Our previous paper studying 130 loci on 83 populations [1] had 28 loci with A e > 3.0 giving a very high probability of identifying and resolving a mixture of two individuals; the current dataset has 22 loci in this range. By definition, these 22 loci have multiple alleles and relatively low frequencies for each of the alleles. These same attributes make these good for identifying relatives and make the likelihood of two unrelated individuals having the same multi-locus genotype vanishingly small.

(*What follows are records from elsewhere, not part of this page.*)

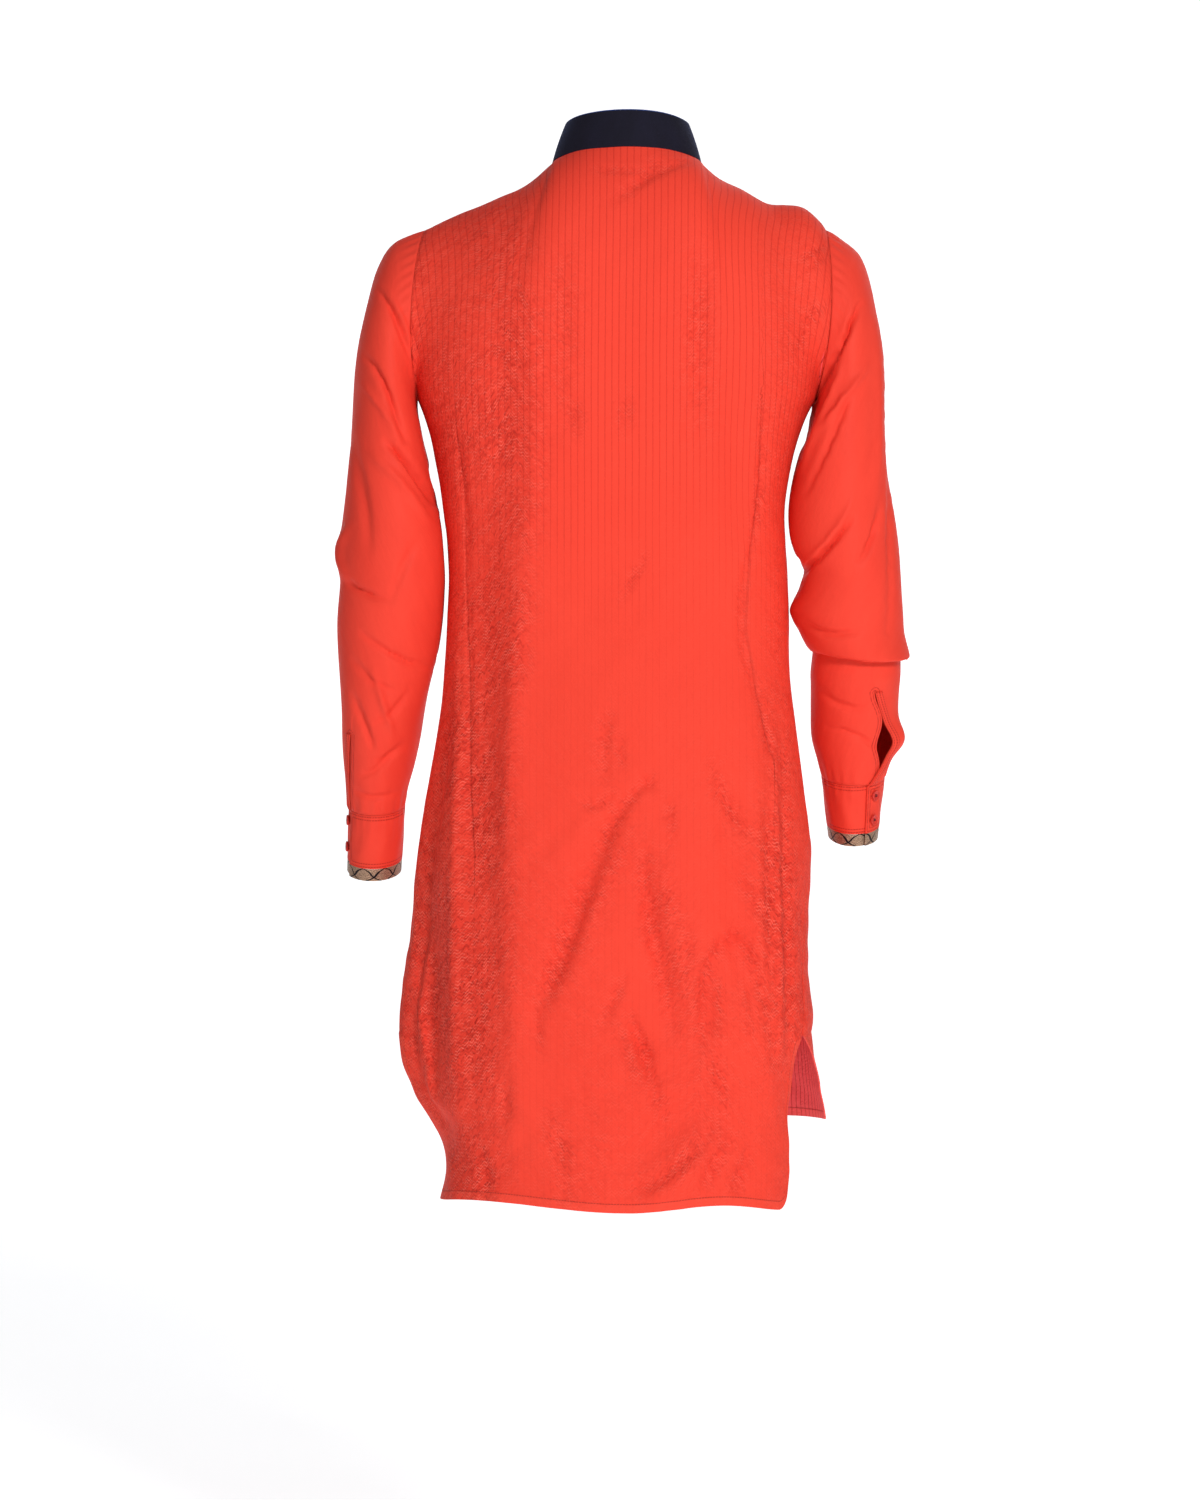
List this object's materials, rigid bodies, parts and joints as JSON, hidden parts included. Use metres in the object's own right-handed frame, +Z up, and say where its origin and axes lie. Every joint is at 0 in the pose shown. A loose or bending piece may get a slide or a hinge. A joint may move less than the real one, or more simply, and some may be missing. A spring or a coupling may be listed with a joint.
{
  "type": "kurta tunic",
  "caption": "Long red silk kurta in worn form with a dark velvet stand collar, set-in sleeves, buttoned cuffs with brocade edging, a front placket and open side slits.",
  "frame": {"origin": "the middle of the neck, level with the points where the collar meets the shoulder seams", "axes": "+Z up, the front faces -Y and the wearer's left is +X"},
  "size_m": [0.5989, 0.2674, 1.1375],
  "materials": {
    "body_silk": "striped crinkled silk",
    "plain_silk": "smooth silk",
    "velvet": "velvet",
    "brocade": "metallic brocade",
    "button": "semi-gloss"
  },
  "bodies": {
    "root": {"back_panel": "body_silk", "front_panel": "body_silk", "placket_top": "body_silk", "placket_under": "body_silk", "collar": "velvet", "sleeve_left": "plain_silk", "sleeve_right": "plain_silk", "slit_strip_left": "plain_silk", "slit_strip_right": "plain_silk", "cuff_left": "plain_silk", "cuff_right": "plain_silk", "cuff_trim_left": "brocade", "cuff_trim_right": "brocade", "cuff_button_left_1": "button", "cuff_button_left_2": "button", "cuff_button_right_1": "button", "cuff_button_right_2": "button", "front_button_1": "button", "front_button_2": "button", "front_button_3": "button", "front_button_4": "button"}
  },
  "joints": []
}
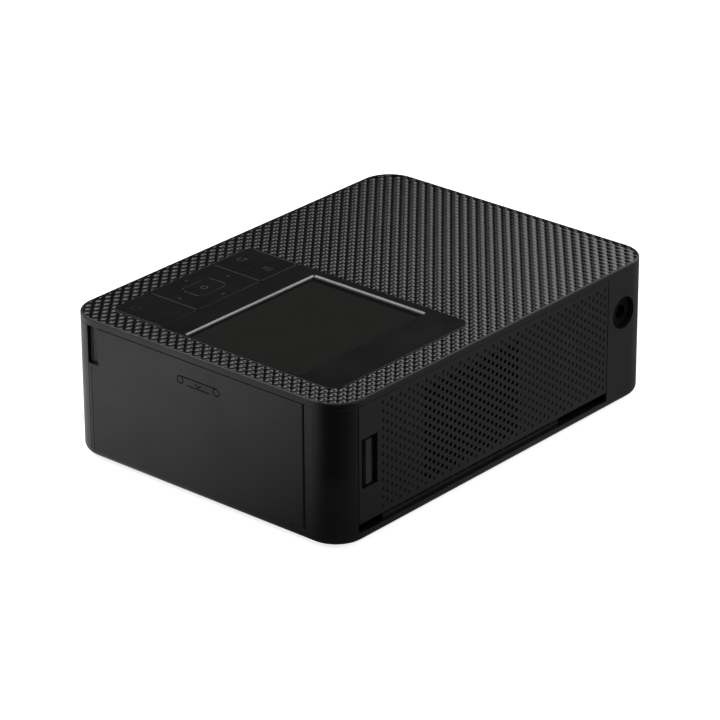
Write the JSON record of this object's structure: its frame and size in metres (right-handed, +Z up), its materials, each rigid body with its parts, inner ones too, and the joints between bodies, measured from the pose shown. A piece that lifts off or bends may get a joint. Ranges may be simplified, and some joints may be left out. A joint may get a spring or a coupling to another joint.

Three of the new microhaps are in the region of SLC45A2. The coding SNP at SLC45A2 that is associated with skin color, rs16891982, is located on chromosome 5 at nt 33,951,588 (build 38) and shows a different global pattern of variation from even the closest of these three microhaps which is 17 kb away. The three microhaps also differ in their global patterns (Supplemental Fig. 1). At this stage, we are not choosing which is better since the different microhaps may differ in appropriateness for different purposes. The global variation is not identical, with I n values from a high of 0.299 (rank 15) for mh05KK-122 to 0.198 (rank 49) for mh05KK-123. In the context of 65 loci with multiple alleles, including all three will have little effect other than strengthening whatever pattern in STRUCTURE analyses is favored by that chromosomal region––Europe and SW Asia are distinct from East Asia.

Conclusions

The addition of 13 populations and emphasis on microhaplotype loci with higher I n values on average, compared to the 130 microhaps in [1], has shown that these 65 loci constitute a significant panel for ancestry inference. These results provide additional material for selecting panels of microhaplotypes optimized for different purposes.

That many of the loci also have high A e values argues that most of these loci have value for mixture deconvolution. The overall results support our previous findings [1] that many microhaplotypes have use for both ancestry inference and mixture deconvolution. The markers with A e > 3.0 are particularly good at mixture deconvolution, and the same logic indicates they will be very useful for familial relationships and individualization.

As we have been able to identify and characterize more microhaplotypes as part of our discovery phase, it has become possible to begin the laboratory studies to determine which loci will be the most robust with actual MPS typing. Our objective has been to identify and characterize a large number of loci with useful statistical characteristics such that molecular issues that may exclude some loci from MPS multiplexes will leave sufficient loci. These studies provide the necessary estimates of reference population allele frequencies. When actual multiplex kits are available, the identification of microhaplotype genotypes in individuals using MPS promises to be an important adjunct to forensic casework.